Takaichi’s cabinet approves ¥112 trillion fiscal package
Japan’s financial markets are opening 2026 with considerable momentum as Prime Minister Takaichi Sanae’s administration rolls out a massive fiscal stimulus package, fundamentally reshaping where institutional investors are deploying capital. The ¥112 trillion budget framework, supported by additional targeted spending, is redirecting market flows away from traditional technology plays toward physical infrastructure, robotics, and manufacturing—a sector rotation that mirrors Tokyo’s effort to position itself as a global leader in emerging technologies.

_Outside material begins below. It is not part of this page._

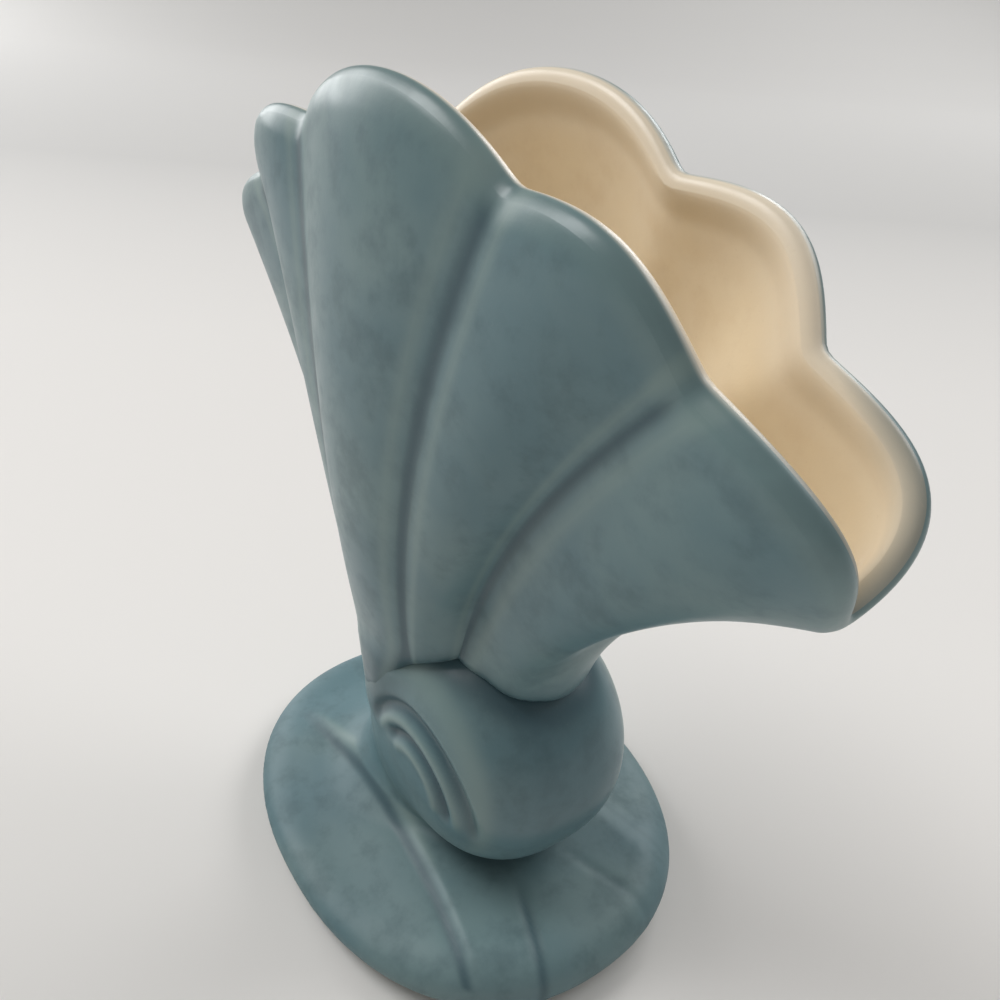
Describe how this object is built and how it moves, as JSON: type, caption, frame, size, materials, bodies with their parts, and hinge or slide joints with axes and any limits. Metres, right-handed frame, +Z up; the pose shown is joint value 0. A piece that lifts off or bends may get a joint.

The timing of this fiscal expansion arrives at a critical juncture. Japan’s benchmark Topix index finished 2025 with a 23% annual gain, outperforming the S&P 500 for the first time since 2022 despite substantial headwinds including trade tariff uncertainty, two rate increases from the Bank of Japan, and a significant change in political leadership. This relative outperformance suggests institutional confidence in the domestic economic trajectory under the new administration’s stimulus-led approach.
The Fiscal Architecture Behind Market Optimism
The Takaichi cabinet’s fiscal commitment centers on a ¥112 trillion baseline budget for the upcoming fiscal year—equivalent to approximately $785 billion USD. Beyond this core allocation, the government has approved an additional ¥18 trillion, roughly $115 billion, in supplemental stimulus directed across seventeen government-backed priority sectors.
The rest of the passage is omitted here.